А.Т. Тут я с вами соглашусь. В семидесятые трудно было не стать концептуалистом. То время казалось тотальным, установившимся навсегда; прошлого не было, будущего - тоже, одно нескончаемое настоящее: вечный Брежнев, воистину безысходный. И тогда Ангел поклялся живущим, что времени больше не будет, - мы были в этом абсолютно уверены. Вокруг длился один и тот же день, как в популярном американском фильме. Интересно, что на Западе было что-то похожее, хотя никакого Брежнева там не наблюдалось, - стадиальная общность перекрывает любые социальные различия: идеология всегда заблуждается насчет своей значимости, стиль все-таки первичен.
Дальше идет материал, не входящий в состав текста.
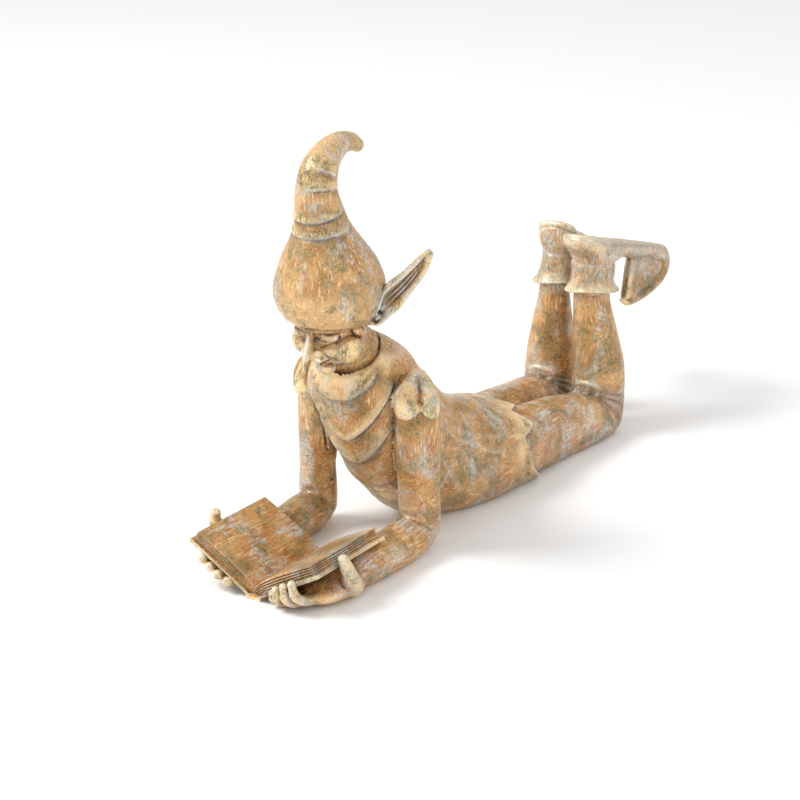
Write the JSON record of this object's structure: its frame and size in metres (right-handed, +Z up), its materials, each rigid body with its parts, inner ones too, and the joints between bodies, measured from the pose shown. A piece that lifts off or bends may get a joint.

Раньше мы полагали, что сталинская архитектура - непревзойденная в своей ужасности или прекрасности, это как кому угодно, но теперь-то, поездив по европам, знаем, что и там Сталин на том же месте в тот же час: сороковые-роковые переваливают за середину, и приходит рачительное, коммунальное палладианство, с потолком три-десять, иногда ни с того, ни с сего впадающее в истерику. В Москве таких климактерических эскапад, такого фанерного величия было, конечно, больше, чем в Лондоне, и определенно больше, чем в Берлине - разгромленный немец вжал голову в плечи и не высовывался; чувство вины, знаете ли, очень способствует тому, чтобы оставаться в границах хорошего вкуса. Но и там, и там, и там на послевоенных руинах возрос классицизм и бодро двинулся навстречу утилитаризму - в широкие народные массы. Точно так же в семидесятые не только в СССР, а повсеместно исчезает прошлое: нисходит сон, и крепко спим мы оба на разных полюсах земли; ты обо мне, быть может, грезишь в эти часы; идут часы походкою столетий. Русские концептуалисты грезили западными коллегами и даже грезили, как западные коллеги, на разных полюсах земли, но считали, что у них есть на то особые причины. Им казалось, что Пушкин с Лермонтовым и прочий Лев Толстой стали принадлежностью советского школьного учебника, а раз так, то - вон из профессии. Это они Льву Толстому говорили. И он смиренно вышел вон, потому что вон вышло прошлое, причем повсюду, и повсюду утвердилось настоящее, безысходное, как железобетонная коробка. И что, вы приметесь описывать его с чеховской тонкостью, с бунинскими переливами? Нет, вы разложите его по карточкам. Голый человек на голой земле будет искать голые смыслы и кричать кикиморой, а не петь соловьем. Конец соловьиного сада, конец живописи, поэзии, музыки, конец христианства, конец Европы, конец истории.